Soapy Smith's Parlor

This is his actual parlor from 1898, but it was moved from its original location somewhere around 5th Avenue. This building, as you can probably tell, has not been renovated recently and is not open to the public. But there are some talk about its future in the tourism trade. A fellow named Martin Itjen (who owned the Skagway Streetcars and who invited Mae West to "come up and see him sometime...and she did!) owned this building back in the 1920s or so, and was apparently a mechanical genius who liked to build robots. Pete says he built an animated Soapy, who, when you came through the door of the parlor, turned around and shot you. Supposedly, that's inside this building right now! So there's plans to maybe get something going with that. We told Mickie to let us know when that happens. That may just warrant another trip up to Skagway.

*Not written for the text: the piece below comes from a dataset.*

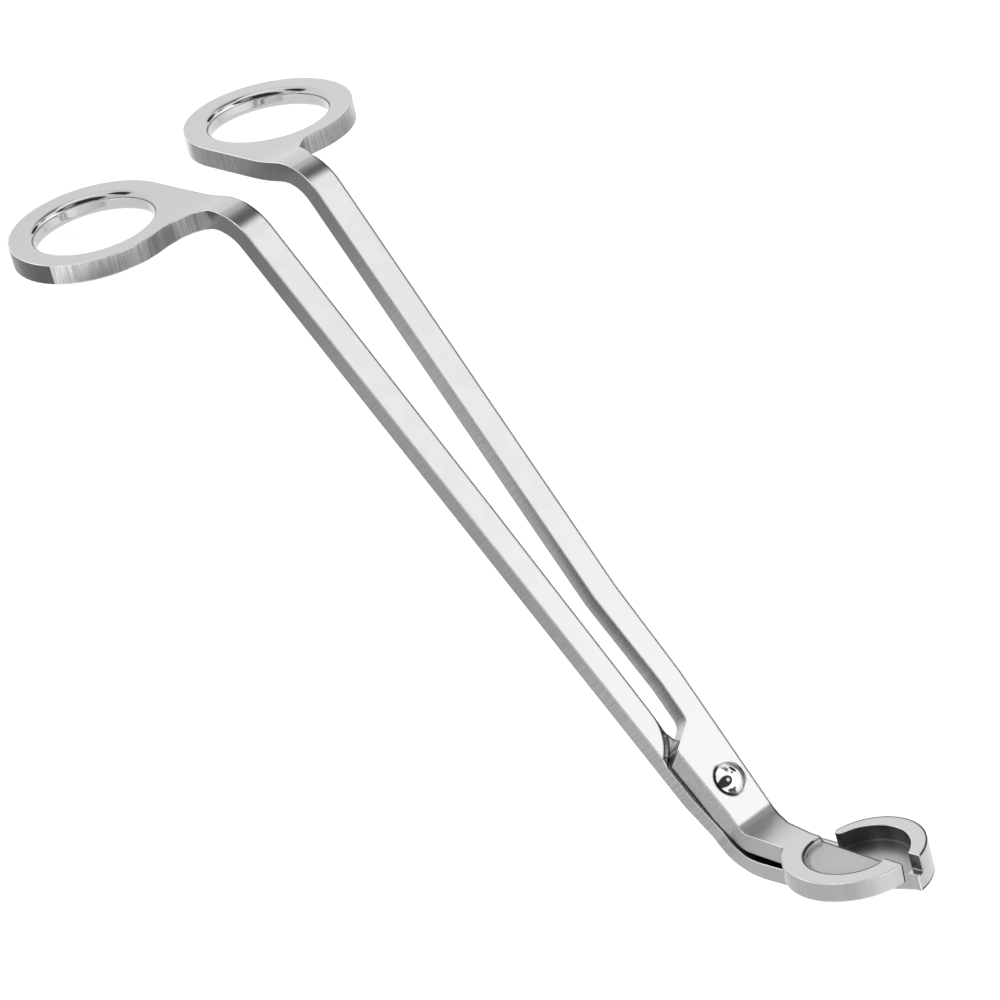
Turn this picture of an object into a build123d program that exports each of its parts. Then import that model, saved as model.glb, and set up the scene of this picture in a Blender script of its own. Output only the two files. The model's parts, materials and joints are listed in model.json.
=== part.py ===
from build123d import *
import copy
import math
import os

# ---------------------------------------------------------------- driving dimensions (mm)
# whole tool
bar = 3.5                 # thickness of the upper lever
bar_low = 3.65            # thickness of the lower lever along its arm and ring
bend = 52.0               # degrees the rings drop from the arms and the upper head rises
bend_low = 53.1           # degrees the lower head rises, so that the blades close on each other
bend_r = 2.5              # inside radius of the upper head bend
bend_r_low = 5.5          # inside radius of the lower head bend
bend_reach = 4.5          # the head bends lie within this distance of their corners
neck_reach = 5.5          # and the bends behind the rings within this distance
neck_bend = 61.0          # degrees the neck of a ring drops, before it eases back into the ring
neck_bend_r = 7.0         # inside radius of the bend between arm and neck
neck_back = 2.0           # that bend lies this much behind the line where arm and ring would meet
ease_r = 35.0             # radius of the gentle reverse curve into the ring
spread = 4.12             # degrees between the levers in the resting pose, 0 = fully closed

# pivot
rivet_r = 1.5             # shank
rivet_head_r = 2.6
rivet_dome = 1.0          # height of the dome over the upper lever
rivet_tail_r = 2.4        # flush countersunk tail
play = 0.06               # running clearance of the shank and the head in the upper lever
dish_r = 3.1              # shallow dish the rivet head sits in
dish_depth = 0.5
blade_gap = 0.12          # gap between the two levers at the pivot
lean = 0.8                # outer wall of the upper pivot plate leans out by this much at its foot
lean_x = -4.35            # top edge of that wall where it reaches the head
lean_turn = 5.7           # degrees that edge runs outward on its way back

# arms
arm_len = 126.0           # pivot to ring bend
neck_len = 9.0            # pivot to head bend, upper lever
low_step = 0.45           # height of the lower arm above the meeting plane
low_shift = 3.4           # the lower arm lies this much further out than the upper one
low_bend_extra = 0.7      # the lower head bends this much further forward

nose_r = 9.1              # rounded nose where the lower arm's full thickness ends, at its top
nose_x = 11.5
nose_y = -16.8
ramp_run = 1.2            # length of the ramp from the nose down to the lap

# finger rings
ring_r = 15.1
hole_r = 10.7
ring_out = 13.5           # sideways offset of the ring centre, upper lever
ring_dist = 26.2          # bend to ring centre, along the ring
hole_round = 1.2          # rounding of the hole, which leaves a cylindrical land
shoulder = 4.2            # the ring leaves its circle this far before its middle line
notch_w = -9.0            # inner corner between ring and neck, along the ring from the bend
web_r = 4.0               # rounding from the upper ring's outside into that corner
web_r_low = 9.0           # and on the lower ring

# upper head
d_r = 11.8
d_x = 1.45
d_w = 19.8
cut_x = 1.6               # cutting edge, past the centre line
pocket_r = 7.6
pocket_x = 0.5
pocket_w = 20.2
pocket_depth = 0.9
pocket_round = 0.85       # rounding between the pocket's wall and floor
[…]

When you turn around from the parlor, you see the Red Onion Saloon, the most exclusive bordello in Skagway back in 1898. It's also not in its original location, and when they moved it (around 1908) from one part of town to where it is now (to be closer to the railway), they couldn't turn it around in the road, so they just put it in backwards and built a new front to it. So it's a backwards bordello. Hmmmmm.

After the Red Onion, we moseyed over to this structure:

Barracks

These buildings used to be part of the military barracks that were here before they moved over to Haines. So new owners (or squatters) chopped them up and moved them down to 3rd Avenue and put false fronts on them and opened for business. Today there are shops in the front, and I think people live back where we are in this picture.

Turning to our right, we found Kirmse's Curious:

Kirmses Curios

Kirmse was a jeweler who brought his own gold with him to the Klondike. He barged in cantelopes and sold them to scurvey-ridden, but newly wealthy, stampeders for $50 a lope (he got $25 for the rotten ones). We were told to keep in mind this was at a time when a fancy meal in San Francisco ran you about a quarter, so that was a good move on Kirmse's part, wouldn't you say? He used his new wealth to open up shop in Skagway. Pete told us he was actually a very skilled artisan and jeweler, but you won't find any of his award-winning work because he favored a symbol in his art that unfortunately was adopted by the Nazi party in the 1940s.

Our last stop was William Moore's log cabin:

Moore Cabin

In June of 1887, Skookum Jim, a Tlingit packer from Dyea and Tagish (on a side note, I met a descendant of Jim's on Monday when she came into the Ivory shop), led Capt. William Moore, a member of Canada's Ogilvie survey party, to Skagway. In October, William comes back with his son, Ben, and they staked their claim to 160 acres (basically, all of Skagway) and call it Mooresville. Moore had the foresight to know that there was gold in them thar hills, and he knew that Skagway would be an intregal part when gold was discovered nearby. He had to wait several years, but he was right. Unfortunately, when all the folks swarmed into Skagway, they made their own laws, ignored Moore's claim, and sold his land to others. Eventually Moore settled with the town and got a buttload of money.

And that was where Pete said goodbye, and Mickie took us to the Golden North Hotel for a tour with the owner, and my boss, Nancy Corrington. I think I'll continue with that tomorrow.